→ **Exercise inputs**:
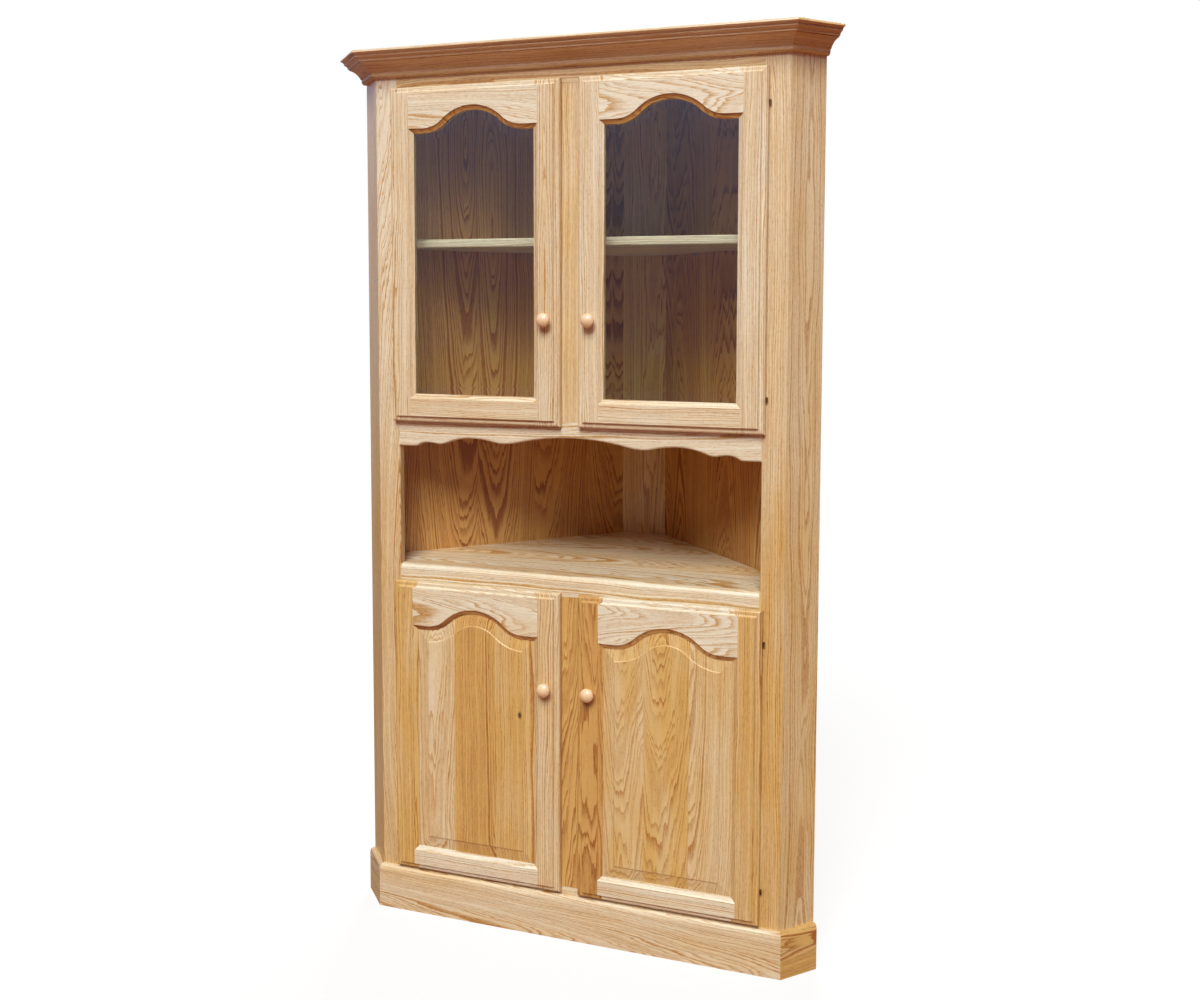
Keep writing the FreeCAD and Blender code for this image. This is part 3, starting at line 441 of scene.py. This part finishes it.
def pin_knot(tree, colour, place, centre):
    """Mixes the knot's brown into a colour, by sqrt((across / half width)^2 + (along / half height)^2)."""
    off = add(tree, VECTOR_MATH, {0: place, 1: (centre[0], 0, centre[1])}, operation="SUBTRACT")
    shape = (1 / KNOT_HALF_MM[0], 0, 1 / KNOT_HALF_MM[1])
    off = add(tree, VECTOR_MATH, {0: off, 1: shape}, operation="MULTIPLY")
    off = add(tree, VECTOR_MATH, {0: off}, operation="LENGTH").outputs["Value"]
    spot = add(tree, MAP_RANGE, {
        0: off, FROM_A: KNOT_EDGE[0], FROM_B: KNOT_EDGE[1], TO_A: KNOT_DARKNESS, TO_B: 0.0,
    }, interpolation_type="SMOOTHSTEP")
    mixed = add(tree, MIX, {0: spot, COLOUR_A: colour, COLOUR_B: linear(KNOT_COLOUR)}, data_type="RGBA")
    return mixed.outputs[MIXED]


def bare_side(tree, colour, gloss, depth, bare_mm):
    """Colour, roughness and coat, which turn to those of bare oak past a depth through the board."""
    raw = add(tree, MAP_RANGE, {0: depth, FROM_A: bare_mm, FROM_B: bare_mm + BARE_EDGE_MM})
    paler = add(tree, MATH, {0: raw, 1: BARE_SHARE}, operation="MULTIPLY")
    colour = add(tree, MIX, {0: paler, COLOUR_A: colour, COLOUR_B: linear(BARE_OAK)}, data_type="RGBA")
    gloss = add(tree, MAP_RANGE, {0: raw, TO_A: gloss, TO_B: BARE_ROUGHNESS})
    coat = add(tree, MAP_RANGE, {0: raw, TO_A: COAT_WEIGHT, TO_B: 0.0})
    return colour.outputs[MIXED], gloss, coat


print("knot:", 2 * KNOT_HALF_MM[0], "mm wide and", 2 * KNOT_HALF_MM[1], "mm tall")

# %% [markdown]
# ## One material per board
# Now a board is one call. It says how the board lies and how golden it is, and where it differs from
# plain rift-cut oak: its cut, the width of its strips and of its rings, how bold its figure is, and what
# the last cells can add. The finish is two coats of satin varnish, a thin clear coat over wood that is
# a little rougher in its open pores, so it mirrors softly and the pores stay dull.

# %% Varnished oak
# A strip wider than any board leaves the board in one piece
ONE_PIECE = 5000.0
GRAIN_DEPTH_M, GRAIN_STRENGTH = 0.0004, 0.35


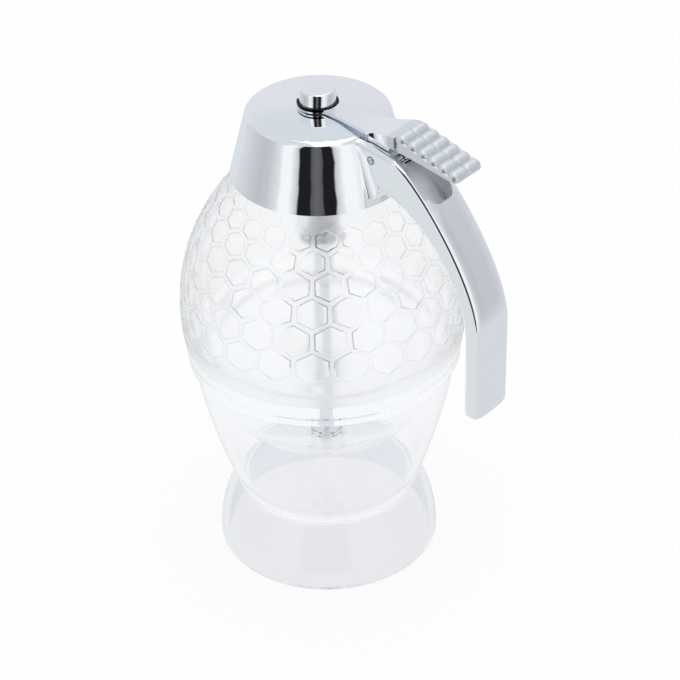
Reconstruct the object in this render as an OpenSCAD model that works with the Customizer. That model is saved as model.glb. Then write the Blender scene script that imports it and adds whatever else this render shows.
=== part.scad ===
// Honey dispenser: a clear beehive container with a lever-worked outlet, on its clear stand.
// The container's axis is Z, the floor is Z = 0 and the handle points to +X.

/* [Stand] */
// Outside radius of the foot at the floor
foot_r = 32.6; // [29:0.2:36]
// Outside radius of the groove between foot and cup
waist_r = 26.4; // [23:0.2:29]
// Height of that groove
waist_z = 19.4; // [15:0.2:23]
// How far the container's flange stands out over the cup's rim
rim_overhang = 1.3; // [0.8:0.1:2]
// Height of the rim, where the container rests
seat_z = 65; // [60:0.5:70]
// Wall of the cup and of the hollow foot
stand_wall = 2; // [1.4:0.1:2.6]
// Thickness of the floor between cup and foot
stand_floor = 2.6; // [2:0.1:4]
// Cove round the edge of that floor
floor_cove = 1.4; // [0.8:0.1:2]

/* [Hive shell] */
// Greatest outside radius of the hive
hive_r = 41; // [40:0.1:43]
// How far the hive bulges out beyond the flange under it
belly_bulge = 1.5; // [0.6:0.1:2.4]
// Height of the greatest radius above the seam
belly_rise = 13; // [11:0.5:16]
// Height of the shoulder above the seam
shoulder_rise = 56.6; // [52:0.2:60]
// Outside radius where the shoulder begins
shoulder_r = 23.3; // [22.6:0.1:23.6]
// Wall of the hive shell
shell_wall = 2; // [1.4:0.1:2.6]
// Outside radius of the neck
neck_r = 16.6; // [15.6:0.1:17.2]
// Height of the neck above the shoulder
neck_h = 14; // [11:0.5:15]

/* [Honeycomb] */
// Number of cells round the hive
cells_round = 24; // [20:1:28]
// Turn of the pattern from the handle's plane
cell_turn = -1.3; // [-7.5:0.1:7.5]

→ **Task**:
Print the records above verbatim from their first line to the line containing "return mixed.outputs[MIXED]", both included, and stop there.

→ **The result**:
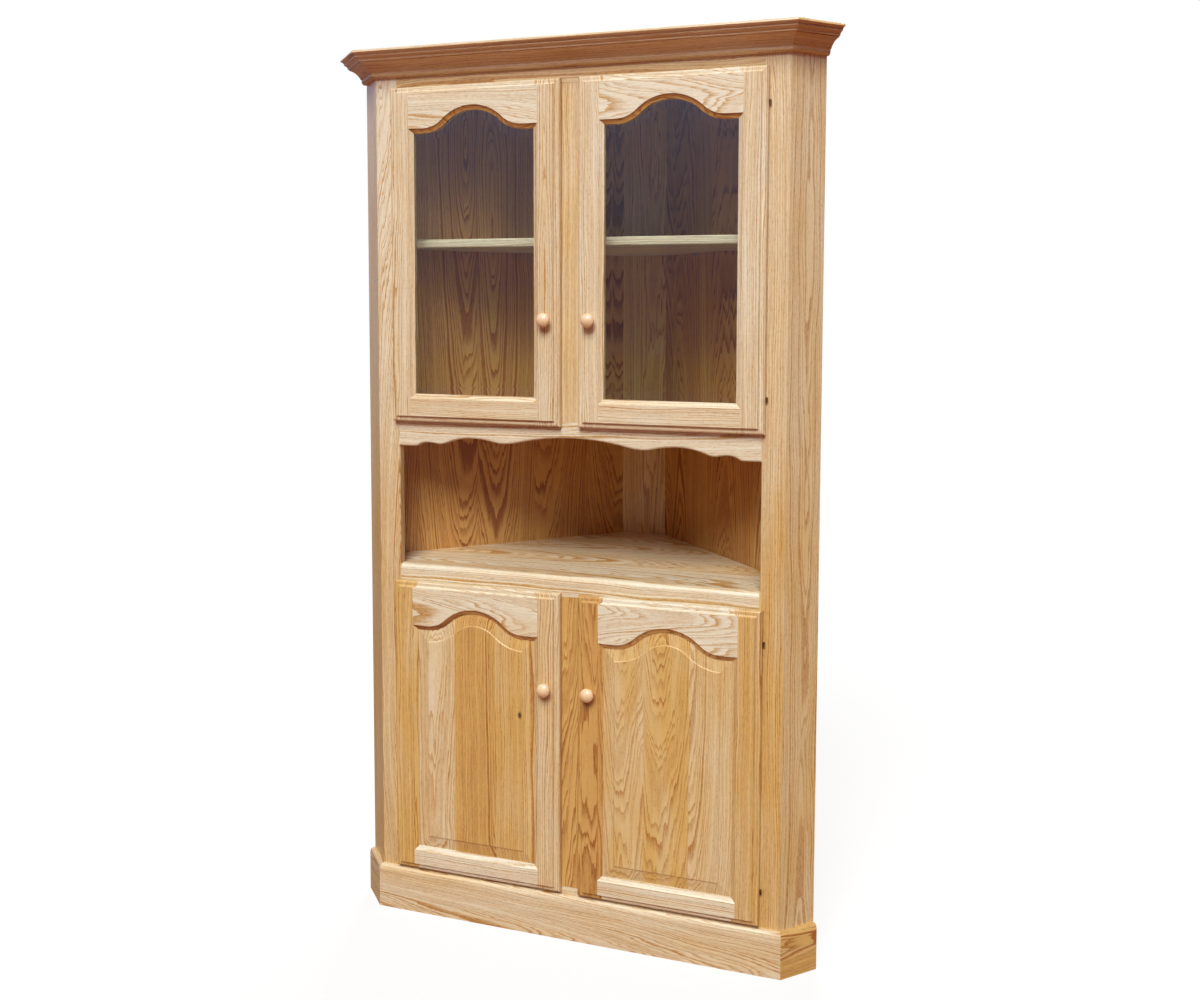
Keep writing the FreeCAD and Blender code for this image. This is part 3, starting at line 441 of scene.py. This part finishes it.
def pin_knot(tree, colour, place, centre):
    """Mixes the knot's brown into a colour, by sqrt((across / half width)^2 + (along / half height)^2)."""
    off = add(tree, VECTOR_MATH, {0: place, 1: (centre[0], 0, centre[1])}, operation="SUBTRACT")
    shape = (1 / KNOT_HALF_MM[0], 0, 1 / KNOT_HALF_MM[1])
    off = add(tree, VECTOR_MATH, {0: off, 1: shape}, operation="MULTIPLY")
    off = add(tree, VECTOR_MATH, {0: off}, operation="LENGTH").outputs["Value"]
    spot = add(tree, MAP_RANGE, {
        0: off, FROM_A: KNOT_EDGE[0], FROM_B: KNOT_EDGE[1], TO_A: KNOT_DARKNESS, TO_B: 0.0,
    }, interpolation_type="SMOOTHSTEP")
    mixed = add(tree, MIX, {0: spot, COLOUR_A: colour, COLOUR_B: linear(KNOT_COLOUR)}, data_type="RGBA")
    return mixed.outputs[MIXED]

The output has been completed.